The ancient Greeks, Romans, and Etruscans stored ink, food, cosmetics, and perfumed oil in glass containers.
They used glass tableware and played with glass game pieces. They looked into glass mirrors, lit the night with glass lamps, and gazed through glass windows. The wealthy decorated their homes with glass mosaics, inlays, and statuettes.
Perfume was precious and merited fine containers such as this one.  A glassmaker inflated this vessel and then wound a white trail around the blue glass body to create an elegant pattern.

Core-Formed Glass

White Perfume Flask with Purple Zigzags, Greek, 600–300 B.C.E., core-formed glass, 5 3/16 inches high (The J. Paul Getty Museum, 2004.5)
Core forming was one of the earliest glassmaking techniques. Glassmakers shaped the body of the vessel around a core of ceramic-like material, wound colored trails of hot glass around it, and added handles and a rim. They then let the vessel cool and removed the core. Most early core-formed containers were small flasks for perfumed oil, such as this one, which is only about five inches tall. The coloration of the container shown here indicates that it was meant to imitate marble.

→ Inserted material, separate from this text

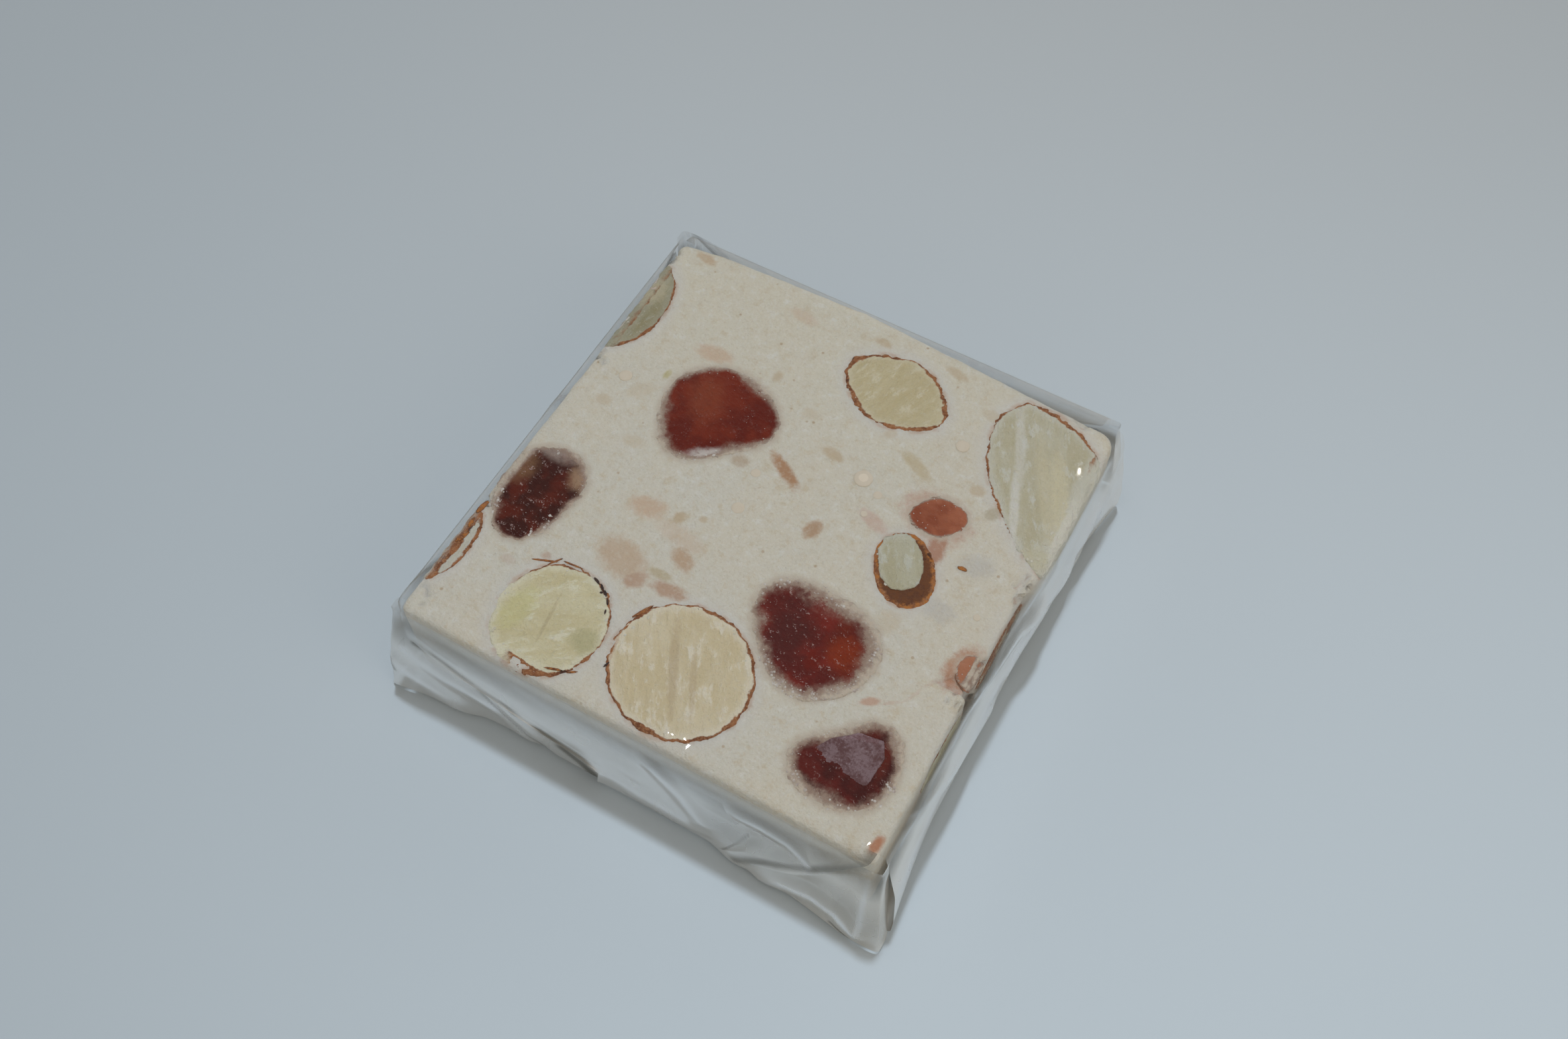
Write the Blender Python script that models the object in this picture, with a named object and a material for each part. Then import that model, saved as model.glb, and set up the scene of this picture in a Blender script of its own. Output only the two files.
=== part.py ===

Amber Bowl with White Ridges, Roman, 1–100 C.E., cast glass 4-1/16 inches in diameter (The J. Paul Getty Museum, 2003.475)

Cast Glass

Casting is a technique of pouring hot glass into a mold. After the glass cools, glassmakers use various grinding and cutting techniques to refine the vessel's form and decoration. Decorative patterns are sometimes cut into the sides with a cutting wheel.
Bowls were the most common cast vessels. Pendants, inlays, and other small objects were also created using this technique.
The bowl above has two layers of different colors. Much of the white overlayer was removed through grinding, leaving ridges of white over the amber underlayer.
Bowl with Blue and White Canes, Greek or Roman, 100–1 B.C.E., cast glass, 2-1/16 inches high x 4 inches in diameter (The J. Paul Getty Museum,  2004.24)

Mosaic Glass

Mosaic glass vessels are among the most colorful ancient containers. They were formed by fusing numerous slices or ribbons (lengths) of cane in molds until they melted together into a swirl of colors, as seen on this blue and white bowl.
Multicolored canes and figural compositions for plaques and beads were made by layering different colors and manipulating them into designs. Roman mosaic glass later inspired Venetian glassmakers to create millefiori (Italian for "thousand flowers").
Lidded Container with Amber and White Marbling, Roman, A.D. 1–100 C.E. Roman, marbled glass, 2 inches high x 2-1/4 inches in diameter (The J. Paul Getty Museum, 2003.256)
This pyxis, a lidded cosmetics or jewelry box, is made from marbled glass, a variant of mosaic glass.  The Roman glassmaker created a swirling pattern (similar to agate) by melting multiple colors of glass together
Free-Blown Glass
In the environs of Jerusalem, in about 50 B.C.E., glassmakers discovered they could inflate glass into a bubble at the end of a tube. This new glassblowing technique allowed glassmakers to produce vessels so quickly and cheaply that glass containers began to replace clay ones for household use.
Blue Splashware Cup, Roman, 1–100 C.E, free-blown glass, 4 13/16 inches high x 5-11/16 inches in diameter (The J. Paul Getty Museum, 2003.290)
Blown-glass vessels were decorated using a variety of techniques—pinching, pressing, pulling, painting, applying trails (threads of glass), and rolling in colored glass chips before reinflating (to create splashware). Glass with cut decoration was made to imitate hard-to-cut rock crystal and is often colorless. Painted glass is very rare, and the pigment has often worn away.
The splashware cup above was a luxury item that was probably used in a wealthy home. It was decorated by rolling hot blue glass into glass chips of other colors.

Mold-Blown Glass

Lotus Bud Beaker, Roman, Eastern Mediterranean, 1st century C.E., mold-blown glass, 8-3/8 inches (The J. Paul Getty Museum, 2003.320)
In about 25 B.C.E. glassmakers began to create decorative vessels, such as this cup, by blowing glass into a mold with incised designs. Mold fragments of stone, clay, bronze, and plaster have survived from antiquity. The earliest makers of molds for glassware may have been ceramists familiar with constructing molds for clay vessels.
Mold designs often incorporated decorative elements, such as palm fronds, columns, or lotus buds (as on this vessel), that disguise the joins of different sections.

Decorative Techniques

Glassmakers decorate vessels using a variety of tools and techniques. They use pincers and tongs to pinch, pull, and push hot glass into different shapes and patterns. They wind glass around a vessel to create snakelike patterns and add handles, rims, and feet.
To create a special kind of decorative glass known as splashware, glassmakers roll a vessel in multicolored glass chips, reheat the vessel, and then further inflate it to stretch the chips across the surface to look like splashes of color.
Glassmakers also ornament glass vessels after they cool by painting them or using a lathe and cutting wheel to form decorative patterns. Painted glass vessels are rare, and none have survived with their pigments intact.